**Written task:**
Reproduce the full listing that appears beneath this instruction exactly.
------------------------------------
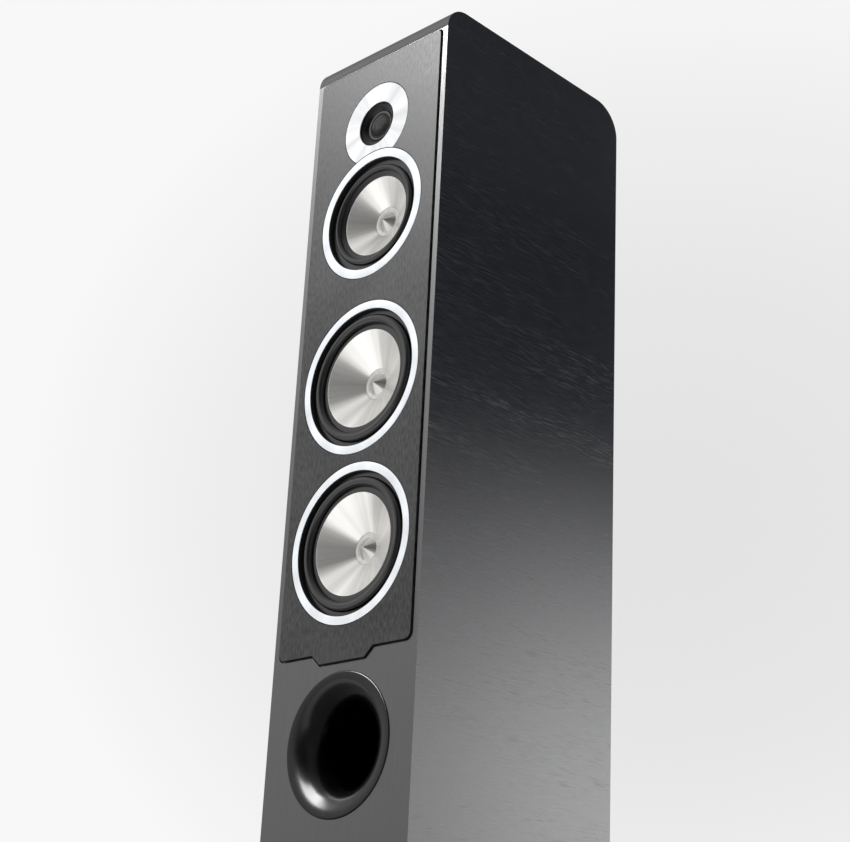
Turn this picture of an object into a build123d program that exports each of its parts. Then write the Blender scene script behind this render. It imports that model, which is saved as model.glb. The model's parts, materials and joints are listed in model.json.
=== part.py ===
"""Three-way floorstanding speaker with two woofers, a midrange, a dome tweeter and a front port.

Millimetres. +Z is up, the front faces -Y, and the origin is the middle of the footprint on the floor.
Every driver part is turned about its own axis, drawn as radius against depth behind the trim rings' front.
"""
from build123d import *
import math
import os

# Overall size
TOTAL_HEIGHT = 1060
CABINET_WIDTH = 217
CABINET_DEPTH = 313
WALL = 18
FRONT_Y = -163                      # the cabinet's flat front face
TOP_FRONT_RADIUS = 30
TOP_REAR_RADIUS = 40

# Plinth and feet
FOOT_HEIGHT = 26                    # floor to the plinth's underside
PLINTH_WIDTH = 270
PLINTH_DEPTH = 370
PLINTH_THICK = 22
PLINTH_CORNER = 18
FOOT_X = 112
FOOT_Y = 158
FOOT_BASE_R = 9
FOOT_COLLAR_R = 15
FOOT_THREAD_R = 4
THREAD_CLEARANCE = 0.05
BOLT_R = 3
BOLT_X = 62
BOLT_YS = (-100, 95)

# Baffle plate, which stands proud of the cabinet's face in a shallow recess
PLATE_PROUD = 2
PLATE_THICK = 6
PLATE_HALF_WIDTH = 99.6
PLATE_REVEAL = 2
PLATE_BOTTOM_BELOW_MID = 513.5
PLATE_TOP_ABOVE_MID = 205.5
TAB_DROP = 11
TAB_HALF_TOP = 46
TAB_HALF_BOTTOM = 34
TAB_ROUND = 2
PLATE_TOP_CORNER = 5
PLATE_BOTTOM_CORNER = 8

# Driver centres, from the floor
MID_Z = 822
TWEETER_Z = MID_Z + 118
UPPER_WOOFER_Z = MID_Z - 203.5
LOWER_WOOFER_Z = MID_Z - 395.5
PORT_Z = MID_Z - 611

# Drivers
RING_THICK = 2
FLANGE_BACK = PLATE_THICK           # a driver's flange rests on the floor of the plate's recess
HOLE_GAP = 0.8                      # shadow line between a trim ring and the plate
DIAPHRAGM_GAP = 0.3                 # between a moving diaphragm and its fixed surround
SCREW_R = 1.75
SCREW_HEAD_R = 3.2
SCREW_DEPTH = 22
SCREW_ANGLES = [0, 60, 120, 180, 240, 300]
TWEETER_SCREW_ANGLES = [5, 175, 240, 300]   # clear of the midrange, which lies at 90 degrees

# Port
PORT_R = 76.5
PORT_THROAT_R = 43.5
PORT_WALL = 3
PORT_BEAD = 1.8
PORT_TUBE_END = 180
PORT_REBATE = 3

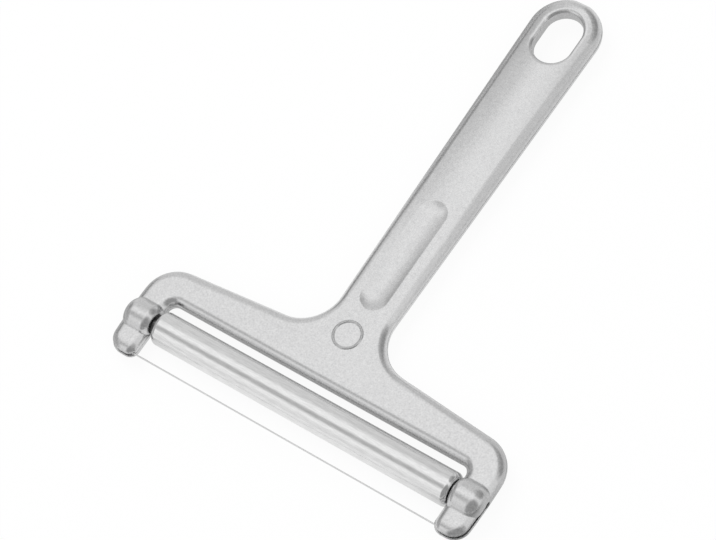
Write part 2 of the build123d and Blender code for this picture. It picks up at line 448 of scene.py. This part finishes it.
def cast_aluminium():
    """Satin die-cast aluminium, softened where two shapes meet."""
    material, tree, out = new_material("cast_aluminium")
    groups = (grain_group, swell_group, ring_group)
    grain, swell, ring = (add(tree, "ShaderNodeGroup", node_tree=group).outputs for group in groups)
    colour = mixed(tree, grain["Tone"], CAST_DARK, CAST_PALE)
    # the ring's colour is darkened by a painted shade
    colour = mixed(tree, ring["On Ring"], colour, RING_PAINTED_SHADE, "MULTIPLY")
    roughness = stretched(tree, grain["Tone"], *CAST_ROUGHNESS)
    height = maths(tree, "MULTIPLY_ADD", grain["Height"], GRAIN_HEIGHT, swell["Height"])
    soft = add(tree, "ShaderNodeBevel", {"Radius": EDGE_SOFTNESS}, samples=EDGE_SAMPLES)
    metal_surface(tree, out, colour, roughness, {"Height": height, "Normal": soft.outputs[0]})
    return material


# %% [markdown]
# ## Drawn steel
#
# The roller, the rod and the wire are drawn steel: fine streaks run along them, which change the
# tone, the roughness and, by a hair, the height. The same noise as in the casting gives them, once
# it is drawn out along X, so no strips have to be placed.

# %% Drawn steel
STREAK_HEIGHT = 0.002 * MM
STREAK_SCALE = 2200.0
STREAK_DETAIL = 2.0
DRAWN_OUT = (0.15, 1.0, 1.0)
ROUGHNESS_SPREAD = 0.1


def drawn_steel(name, tone, spread, roughness):
    """Steel with fine streaks along X, whose tone varies by that spread."""
    material, tree, out = new_material(name)
    where = add(tree, "ShaderNodeTexCoord").outputs["Object"]
    along = add(tree, "ShaderNodeVectorMath", {0: where, 1: DRAWN_OUT}, operation="MULTIPLY")
    streaks = {"Vector": along.outputs[0], "Scale": STREAK_SCALE, "Detail": STREAK_DETAIL}
    lines = add(tree, "ShaderNodeTexNoise", streaks).outputs["Fac"]
    colour = stretched(tree, lines, tone * (1 - spread), tone * (1 + spread))
    ends = roughness * (1 - ROUGHNESS_SPREAD), roughness * (1 + ROUGHNESS_SPREAD)
    height = maths(tree, "MULTIPLY", lines, STREAK_HEIGHT)
    metal_surface(tree, out, colour, stretched(tree, lines, *ends), {"Height": height})
    return material


# %% [markdown]
# ## Black plastic
#
# The bushes are matt black nylon. They show only as two dark slits, so the grain of the casting,
# used for their tone, is all the texture they need.

# %% Black plastic
PLASTIC_TONES = (0.012, 0.03)
PLASTIC_ROUGHNESS = 0.5


def black_plastic():
    """Matt moulded nylon of the bushes."""
    material, tree, out = new_material("bush_plastic")
    grain = add(tree, "ShaderNodeGroup", node_tree=grain_group)
    colour = map_range(tree, grain.outputs["Tone"], 0.0, 1.0, *PLASTIC_TONES)
    look = {"Base Color": colour, "Roughness": PLASTIC_ROUGHNESS}
    plastic = add(tree, "ShaderNodeBsdfPrincipled", look)
    tree.links.new(plastic.outputs[0], out.inputs["Surface"])
    return material


# %% [markdown]
# ## Dressing the solids
#
# The record says which material each solid has, so the finishes go by those names. The steels
# differ in tone, in how much it varies and in roughness: the roller is polished by its use, the
# rod is duller, and the wire is bright but too thin to mirror much.

# %% Dress the solids
finishes = {
    "cast_aluminium": cast_aluminium(),
    "roller_steel": drawn_steel("roller_steel", tone=0.81, spread=0.07, roughness=0.15),
    "axle_steel": drawn_steel("axle_steel", tone=0.70, spread=0.05, roughness=0.25),
    "wire_steel": drawn_steel("wire_steel", tone=0.80, spread=0.05, roughness=0.30),
    "bush_plastic": black_plastic(),
}
for entry in frame["record"]["subparts"]:
    mesh = nodes[entry["node"]].data
    mesh.materials.clear()
    mesh.materials.append(finishes[entry["material_slot"]])
    print(entry["node"], "gets", entry["material_slot"])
------------------------------------
**Answer to the problem:**
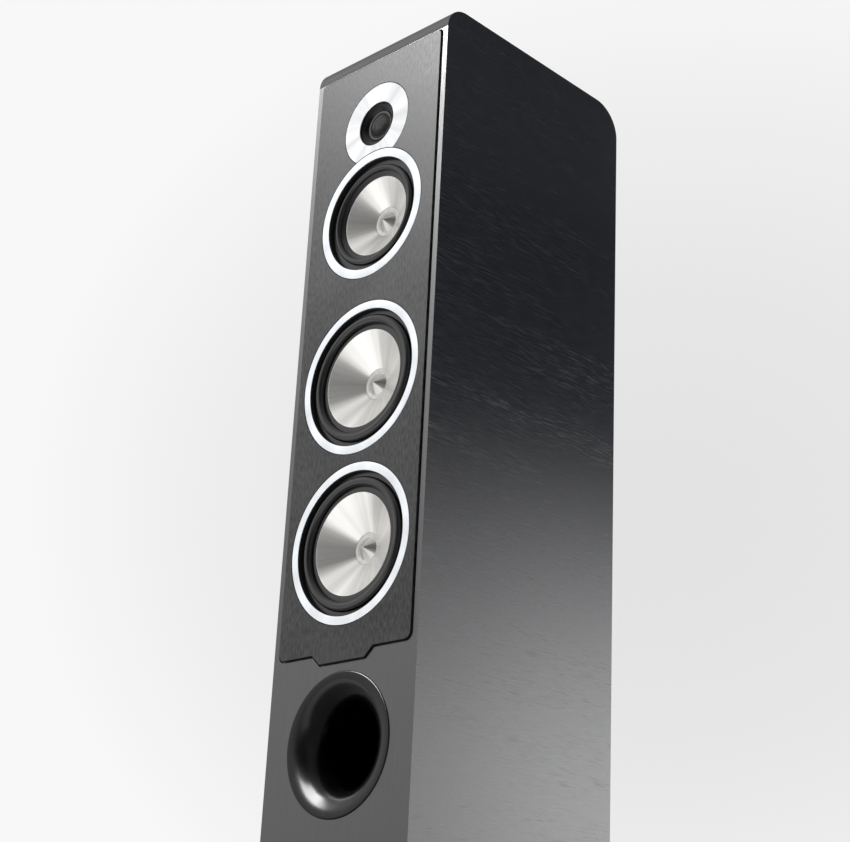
Turn this picture of an object into a build123d program that exports each of its parts. Then write the Blender scene script behind this render. It imports that model, which is saved as model.glb. The model's parts, materials and joints are listed in model.json.
=== part.py ===
"""Three-way floorstanding speaker with two woofers, a midrange, a dome tweeter and a front port.

Millimetres. +Z is up, the front faces -Y, and the origin is the middle of the footprint on the floor.
Every driver part is turned about its own axis, drawn as radius against depth behind the trim rings' front.
"""
from build123d import *
import math
import os

# Overall size
TOTAL_HEIGHT = 1060
CABINET_WIDTH = 217
CABINET_DEPTH = 313
WALL = 18
FRONT_Y = -163                      # the cabinet's flat front face
TOP_FRONT_RADIUS = 30
TOP_REAR_RADIUS = 40

# Plinth and feet
FOOT_HEIGHT = 26                    # floor to the plinth's underside
PLINTH_WIDTH = 270
PLINTH_DEPTH = 370
PLINTH_THICK = 22
PLINTH_CORNER = 18
FOOT_X = 112
FOOT_Y = 158
FOOT_BASE_R = 9
FOOT_COLLAR_R = 15
FOOT_THREAD_R = 4
THREAD_CLEARANCE = 0.05
BOLT_R = 3
BOLT_X = 62
BOLT_YS = (-100, 95)

# Baffle plate, which stands proud of the cabinet's face in a shallow recess
PLATE_PROUD = 2
PLATE_THICK = 6
PLATE_HALF_WIDTH = 99.6
PLATE_REVEAL = 2
PLATE_BOTTOM_BELOW_MID = 513.5
PLATE_TOP_ABOVE_MID = 205.5
TAB_DROP = 11
TAB_HALF_TOP = 46
TAB_HALF_BOTTOM = 34
TAB_ROUND = 2
PLATE_TOP_CORNER = 5
PLATE_BOTTOM_CORNER = 8

# Driver centres, from the floor
MID_Z = 822
TWEETER_Z = MID_Z + 118
UPPER_WOOFER_Z = MID_Z - 203.5
LOWER_WOOFER_Z = MID_Z - 395.5
PORT_Z = MID_Z - 611

# Drivers
RING_THICK = 2
FLANGE_BACK = PLATE_THICK           # a driver's flange rests on the floor of the plate's recess
HOLE_GAP = 0.8                      # shadow line between a trim ring and the plate
DIAPHRAGM_GAP = 0.3                 # between a moving diaphragm and its fixed surround
SCREW_R = 1.75
SCREW_HEAD_R = 3.2
SCREW_DEPTH = 22
SCREW_ANGLES = [0, 60, 120, 180, 240, 300]
TWEETER_SCREW_ANGLES = [5, 175, 240, 300]   # clear of the midrange, which lies at 90 degrees

# Port
PORT_R = 76.5
PORT_THROAT_R = 43.5
PORT_WALL = 3
PORT_BEAD = 1.8
PORT_TUBE_END = 180
PORT_REBATE = 3

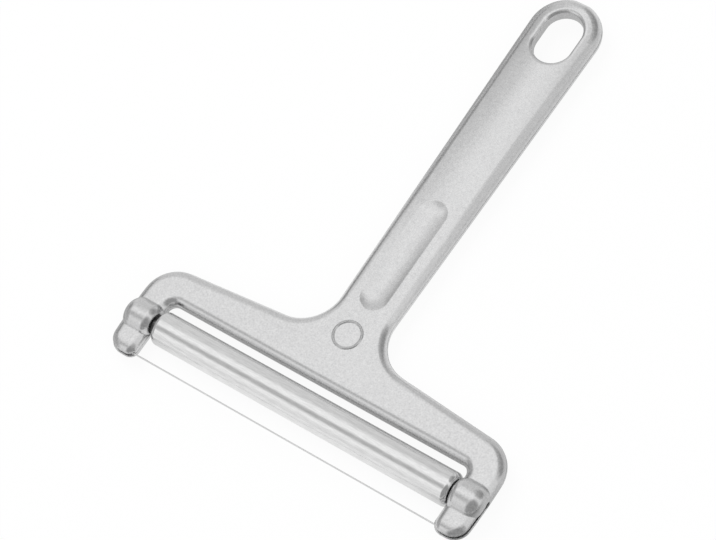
Write part 2 of the build123d and Blender code for this picture. It picks up at line 448 of scene.py. This part finishes it.
def cast_aluminium():
    """Satin die-cast aluminium, softened where two shapes meet."""
    material, tree, out = new_material("cast_aluminium")
    groups = (grain_group, swell_group, ring_group)
    grain, swell, ring = (add(tree, "ShaderNodeGroup", node_tree=group).outputs for group in groups)
    colour = mixed(tree, grain["Tone"], CAST_DARK, CAST_PALE)
    # the ring's colour is darkened by a painted shade
    colour = mixed(tree, ring["On Ring"], colour, RING_PAINTED_SHADE, "MULTIPLY")
    roughness = stretched(tree, grain["Tone"], *CAST_ROUGHNESS)
    height = maths(tree, "MULTIPLY_ADD", grain["Height"], GRAIN_HEIGHT, swell["Height"])
    soft = add(tree, "ShaderNodeBevel", {"Radius": EDGE_SOFTNESS}, samples=EDGE_SAMPLES)
    metal_surface(tree, out, colour, roughness, {"Height": height, "Normal": soft.outputs[0]})
    return material


# %% [markdown]
# ## Drawn steel
#
# The roller, the rod and the wire are drawn steel: fine streaks run along them, which change the
# tone, the roughness and, by a hair, the height. The same noise as in the casting gives them, once
# it is drawn out along X, so no strips have to be placed.

# %% Drawn steel
STREAK_HEIGHT = 0.002 * MM
STREAK_SCALE = 2200.0
STREAK_DETAIL = 2.0
DRAWN_OUT = (0.15, 1.0, 1.0)
ROUGHNESS_SPREAD = 0.1


def drawn_steel(name, tone, spread, roughness):
    """Steel with fine streaks along X, whose tone varies by that spread."""
    material, tree, out = new_material(name)
    where = add(tree, "ShaderNodeTexCoord").outputs["Object"]
    along = add(tree, "ShaderNodeVectorMath", {0: where, 1: DRAWN_OUT}, operation="MULTIPLY")
    streaks = {"Vector": along.outputs[0], "Scale": STREAK_SCALE, "Detail": STREAK_DETAIL}
    lines = add(tree, "ShaderNodeTexNoise", streaks).outputs["Fac"]
    colour = stretched(tree, lines, tone * (1 - spread), tone * (1 + spread))
    ends = roughness * (1 - ROUGHNESS_SPREAD), roughness * (1 + ROUGHNESS_SPREAD)
    height = maths(tree, "MULTIPLY", lines, STREAK_HEIGHT)
    metal_surface(tree, out, colour, stretched(tree, lines, *ends), {"Height": height})
    return material


# %% [markdown]
# ## Black plastic
#
# The bushes are matt black nylon. They show only as two dark slits, so the grain of the casting,
# used for their tone, is all the texture they need.

# %% Black plastic
PLASTIC_TONES = (0.012, 0.03)
PLASTIC_ROUGHNESS = 0.5


def black_plastic():
    """Matt moulded nylon of the bushes."""
    material, tree, out = new_material("bush_plastic")
    grain = add(tree, "ShaderNodeGroup", node_tree=grain_group)
    colour = map_range(tree, grain.outputs["Tone"], 0.0, 1.0, *PLASTIC_TONES)
    look = {"Base Color": colour, "Roughness": PLASTIC_ROUGHNESS}
    plastic = add(tree, "ShaderNodeBsdfPrincipled", look)
    tree.links.new(plastic.outputs[0], out.inputs["Surface"])
    return material


# %% [markdown]
# ## Dressing the solids
#
# The record says which material each solid has, so the finishes go by those names. The steels
# differ in tone, in how much it varies and in roughness: the roller is polished by its use, the
# rod is duller, and the wire is bright but too thin to mirror much.

# %% Dress the solids
finishes = {
    "cast_aluminium": cast_aluminium(),
    "roller_steel": drawn_steel("roller_steel", tone=0.81, spread=0.07, roughness=0.15),
    "axle_steel": drawn_steel("axle_steel", tone=0.70, spread=0.05, roughness=0.25),
    "wire_steel": drawn_steel("wire_steel", tone=0.80, spread=0.05, roughness=0.30),
    "bush_plastic": black_plastic(),
}
for entry in frame["record"]["subparts"]:
    mesh = nodes[entry["node"]].data
    mesh.materials.clear()
    mesh.materials.append(finishes[entry["material_slot"]])
    print(entry["node"], "gets", entry["material_slot"])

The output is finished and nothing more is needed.